* _Given problem_
Copy, character for character, the lines running from the one with "obj.matrix_world = Matrix.Identity(4)" to the one with "# the end. The", ends included. Leave out every other line.

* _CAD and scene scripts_
* Begin *

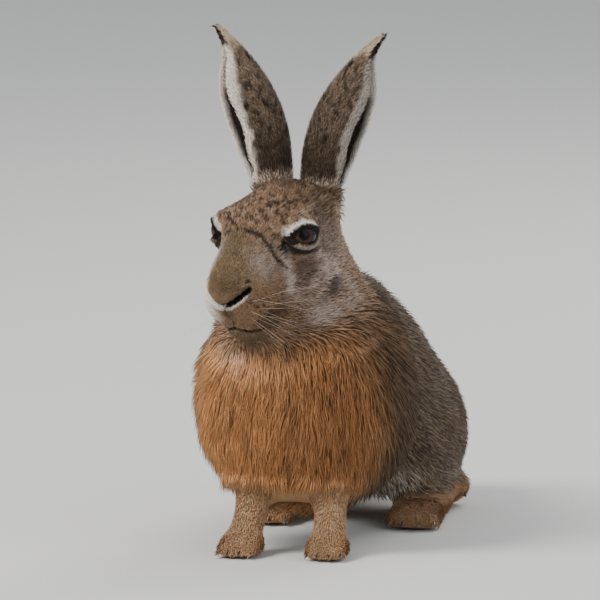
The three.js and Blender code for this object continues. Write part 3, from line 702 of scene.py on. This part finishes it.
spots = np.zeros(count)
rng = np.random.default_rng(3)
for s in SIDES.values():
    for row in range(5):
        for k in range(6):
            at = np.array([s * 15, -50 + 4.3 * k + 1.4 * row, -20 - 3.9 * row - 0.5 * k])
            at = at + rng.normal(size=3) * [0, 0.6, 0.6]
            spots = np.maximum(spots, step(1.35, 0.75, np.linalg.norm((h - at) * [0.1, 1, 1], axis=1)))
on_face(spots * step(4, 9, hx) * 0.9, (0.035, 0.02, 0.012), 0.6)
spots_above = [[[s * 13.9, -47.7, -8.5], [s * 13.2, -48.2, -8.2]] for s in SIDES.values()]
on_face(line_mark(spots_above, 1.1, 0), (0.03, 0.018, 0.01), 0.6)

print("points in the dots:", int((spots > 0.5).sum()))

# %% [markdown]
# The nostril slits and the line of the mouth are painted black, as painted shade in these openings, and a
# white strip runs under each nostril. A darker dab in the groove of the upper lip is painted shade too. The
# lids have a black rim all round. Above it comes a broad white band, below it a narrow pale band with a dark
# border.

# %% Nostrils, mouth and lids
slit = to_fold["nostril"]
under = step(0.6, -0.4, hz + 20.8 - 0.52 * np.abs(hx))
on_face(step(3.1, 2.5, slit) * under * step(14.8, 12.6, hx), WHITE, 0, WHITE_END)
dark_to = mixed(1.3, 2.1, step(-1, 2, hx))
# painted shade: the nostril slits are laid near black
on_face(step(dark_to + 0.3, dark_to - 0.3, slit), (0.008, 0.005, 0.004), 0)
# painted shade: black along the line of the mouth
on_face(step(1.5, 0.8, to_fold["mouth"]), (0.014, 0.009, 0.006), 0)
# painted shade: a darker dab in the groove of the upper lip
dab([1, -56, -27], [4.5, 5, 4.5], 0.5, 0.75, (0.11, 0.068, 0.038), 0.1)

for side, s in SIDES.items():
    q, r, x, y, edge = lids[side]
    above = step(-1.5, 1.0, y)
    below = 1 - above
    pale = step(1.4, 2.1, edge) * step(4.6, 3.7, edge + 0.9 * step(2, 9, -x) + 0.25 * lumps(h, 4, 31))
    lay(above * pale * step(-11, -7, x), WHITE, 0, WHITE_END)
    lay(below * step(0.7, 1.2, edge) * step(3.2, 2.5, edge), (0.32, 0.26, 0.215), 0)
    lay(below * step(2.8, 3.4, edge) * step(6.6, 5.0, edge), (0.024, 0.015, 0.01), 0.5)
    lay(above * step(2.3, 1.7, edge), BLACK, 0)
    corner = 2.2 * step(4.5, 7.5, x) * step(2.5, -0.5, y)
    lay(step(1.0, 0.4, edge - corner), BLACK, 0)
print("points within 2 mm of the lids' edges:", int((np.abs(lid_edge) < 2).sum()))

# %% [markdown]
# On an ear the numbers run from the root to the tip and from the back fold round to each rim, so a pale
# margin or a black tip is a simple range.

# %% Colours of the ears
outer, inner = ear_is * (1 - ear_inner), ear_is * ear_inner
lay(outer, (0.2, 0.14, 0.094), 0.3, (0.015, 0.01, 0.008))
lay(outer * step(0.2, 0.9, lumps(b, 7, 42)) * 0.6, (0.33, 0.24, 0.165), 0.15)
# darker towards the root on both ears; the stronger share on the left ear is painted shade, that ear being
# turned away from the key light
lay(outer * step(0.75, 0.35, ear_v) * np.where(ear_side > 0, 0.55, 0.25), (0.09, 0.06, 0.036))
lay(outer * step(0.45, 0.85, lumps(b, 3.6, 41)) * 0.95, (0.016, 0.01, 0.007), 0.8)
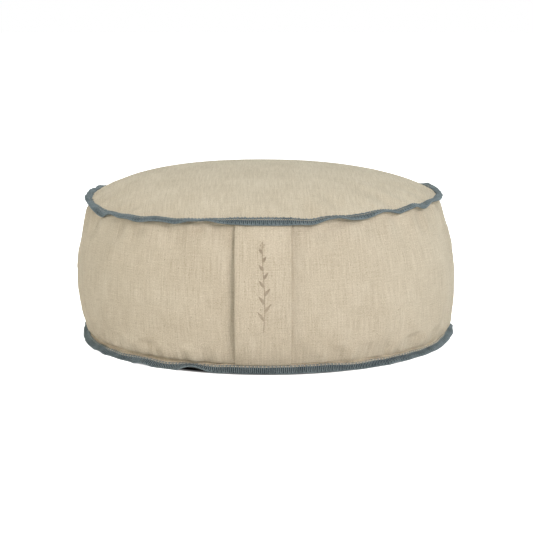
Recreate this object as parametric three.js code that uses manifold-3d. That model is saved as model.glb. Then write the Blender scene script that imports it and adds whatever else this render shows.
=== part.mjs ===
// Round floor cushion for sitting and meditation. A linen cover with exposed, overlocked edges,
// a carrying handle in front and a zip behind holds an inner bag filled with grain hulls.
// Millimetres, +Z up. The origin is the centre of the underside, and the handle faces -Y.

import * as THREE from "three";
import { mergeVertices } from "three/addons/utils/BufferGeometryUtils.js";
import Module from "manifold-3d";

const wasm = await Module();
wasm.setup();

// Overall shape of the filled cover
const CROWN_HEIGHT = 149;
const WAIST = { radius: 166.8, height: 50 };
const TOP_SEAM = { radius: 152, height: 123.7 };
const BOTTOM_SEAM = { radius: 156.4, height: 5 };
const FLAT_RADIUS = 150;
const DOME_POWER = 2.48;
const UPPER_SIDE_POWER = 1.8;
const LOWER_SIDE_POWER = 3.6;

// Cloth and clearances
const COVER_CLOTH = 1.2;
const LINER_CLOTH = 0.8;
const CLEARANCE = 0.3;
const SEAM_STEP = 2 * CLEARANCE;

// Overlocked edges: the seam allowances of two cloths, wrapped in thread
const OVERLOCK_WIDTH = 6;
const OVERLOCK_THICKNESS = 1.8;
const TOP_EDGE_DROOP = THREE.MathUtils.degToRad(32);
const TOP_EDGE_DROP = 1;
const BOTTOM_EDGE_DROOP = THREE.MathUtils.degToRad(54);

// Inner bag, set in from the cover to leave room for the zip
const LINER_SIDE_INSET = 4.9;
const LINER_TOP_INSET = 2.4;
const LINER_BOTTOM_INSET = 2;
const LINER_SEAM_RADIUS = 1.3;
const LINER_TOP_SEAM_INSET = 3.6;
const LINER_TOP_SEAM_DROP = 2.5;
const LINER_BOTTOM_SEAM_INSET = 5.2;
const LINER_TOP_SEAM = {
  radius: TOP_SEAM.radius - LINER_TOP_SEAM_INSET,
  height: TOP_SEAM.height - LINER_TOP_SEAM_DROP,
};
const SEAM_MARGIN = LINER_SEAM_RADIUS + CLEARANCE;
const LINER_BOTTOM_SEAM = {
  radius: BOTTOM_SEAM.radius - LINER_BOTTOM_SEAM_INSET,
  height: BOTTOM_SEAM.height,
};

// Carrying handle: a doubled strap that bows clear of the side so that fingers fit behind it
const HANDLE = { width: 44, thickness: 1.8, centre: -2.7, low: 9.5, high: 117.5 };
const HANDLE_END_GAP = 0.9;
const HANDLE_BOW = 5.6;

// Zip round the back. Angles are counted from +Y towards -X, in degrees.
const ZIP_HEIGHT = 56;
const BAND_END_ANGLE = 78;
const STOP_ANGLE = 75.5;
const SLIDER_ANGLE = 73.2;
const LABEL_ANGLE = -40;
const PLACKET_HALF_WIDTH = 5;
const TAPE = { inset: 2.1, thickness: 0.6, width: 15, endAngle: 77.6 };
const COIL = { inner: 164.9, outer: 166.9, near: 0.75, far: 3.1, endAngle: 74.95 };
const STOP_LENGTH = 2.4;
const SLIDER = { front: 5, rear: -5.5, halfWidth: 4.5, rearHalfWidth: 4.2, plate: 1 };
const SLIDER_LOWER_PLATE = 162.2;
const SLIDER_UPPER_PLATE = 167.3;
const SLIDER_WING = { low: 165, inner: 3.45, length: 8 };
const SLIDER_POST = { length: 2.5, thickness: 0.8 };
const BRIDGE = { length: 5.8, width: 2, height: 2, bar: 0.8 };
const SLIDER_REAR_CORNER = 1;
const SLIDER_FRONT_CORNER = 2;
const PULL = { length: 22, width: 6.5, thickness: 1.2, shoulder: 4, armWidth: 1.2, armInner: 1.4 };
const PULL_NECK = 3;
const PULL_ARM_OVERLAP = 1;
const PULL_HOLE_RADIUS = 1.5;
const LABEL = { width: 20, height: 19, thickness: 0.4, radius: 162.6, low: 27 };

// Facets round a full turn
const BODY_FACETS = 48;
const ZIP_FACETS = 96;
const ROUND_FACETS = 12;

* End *
* Begin *

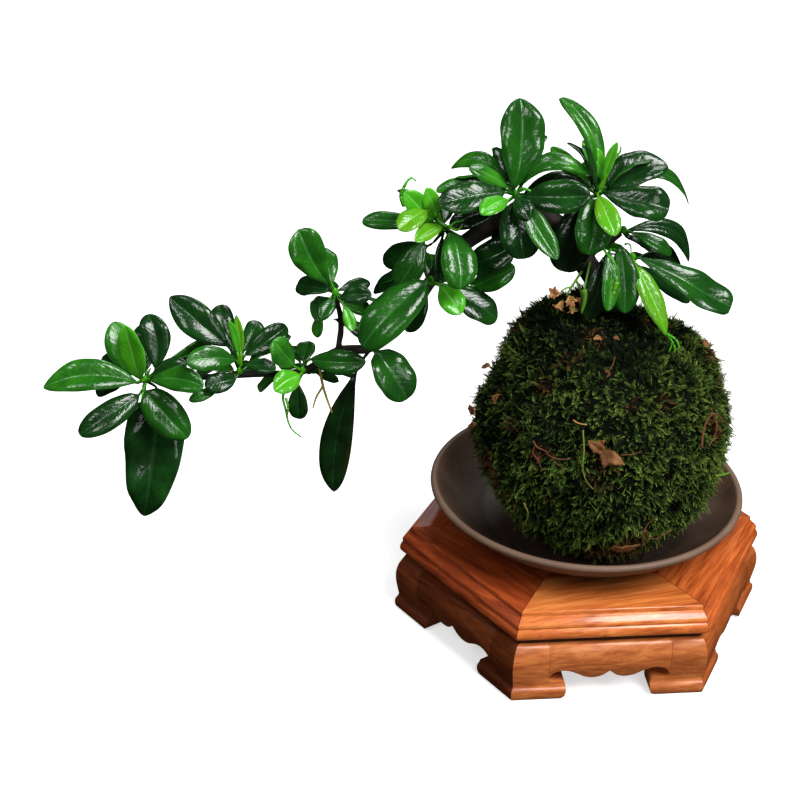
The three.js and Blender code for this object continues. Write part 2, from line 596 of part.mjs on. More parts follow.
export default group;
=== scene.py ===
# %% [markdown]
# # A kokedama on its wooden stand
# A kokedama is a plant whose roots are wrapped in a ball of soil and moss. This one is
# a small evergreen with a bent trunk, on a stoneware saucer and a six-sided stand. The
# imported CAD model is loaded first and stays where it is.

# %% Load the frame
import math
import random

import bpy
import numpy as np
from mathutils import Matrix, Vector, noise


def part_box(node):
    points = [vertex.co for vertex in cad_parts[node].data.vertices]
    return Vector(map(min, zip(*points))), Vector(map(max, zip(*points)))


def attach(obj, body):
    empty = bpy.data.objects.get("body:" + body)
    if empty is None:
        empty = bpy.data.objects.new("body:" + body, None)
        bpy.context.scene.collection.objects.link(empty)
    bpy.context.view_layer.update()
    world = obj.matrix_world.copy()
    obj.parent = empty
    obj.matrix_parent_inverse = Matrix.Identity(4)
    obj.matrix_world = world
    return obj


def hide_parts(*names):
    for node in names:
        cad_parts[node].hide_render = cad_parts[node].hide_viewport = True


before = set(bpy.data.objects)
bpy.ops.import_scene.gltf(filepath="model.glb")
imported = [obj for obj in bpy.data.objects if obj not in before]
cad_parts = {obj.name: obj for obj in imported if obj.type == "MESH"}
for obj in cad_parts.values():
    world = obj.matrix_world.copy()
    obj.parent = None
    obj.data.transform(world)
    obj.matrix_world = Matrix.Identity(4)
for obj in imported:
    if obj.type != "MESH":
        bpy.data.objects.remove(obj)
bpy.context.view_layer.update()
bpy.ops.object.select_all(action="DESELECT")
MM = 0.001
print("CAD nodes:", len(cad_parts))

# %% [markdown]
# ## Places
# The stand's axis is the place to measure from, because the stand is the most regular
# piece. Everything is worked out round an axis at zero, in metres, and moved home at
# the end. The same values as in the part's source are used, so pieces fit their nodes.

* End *

* _Exercise answer_
    obj.matrix_world = Matrix.Identity(4)
for obj in imported:
    if obj.type != "MESH":
        bpy.data.objects.remove(obj)
bpy.context.view_layer.update()
bpy.ops.object.select_all(action="DESELECT")
MM = 0.001
print("CAD nodes:", len(cad_parts))

# %% [markdown]
# ## Places
# The stand's axis is the place to measure from, because the stand is the most regular
# piece. Everything is worked out round an axis at zero, in metres, and moved home at
# the end. The same values as in the part's source are used, so pieces fit their nodes.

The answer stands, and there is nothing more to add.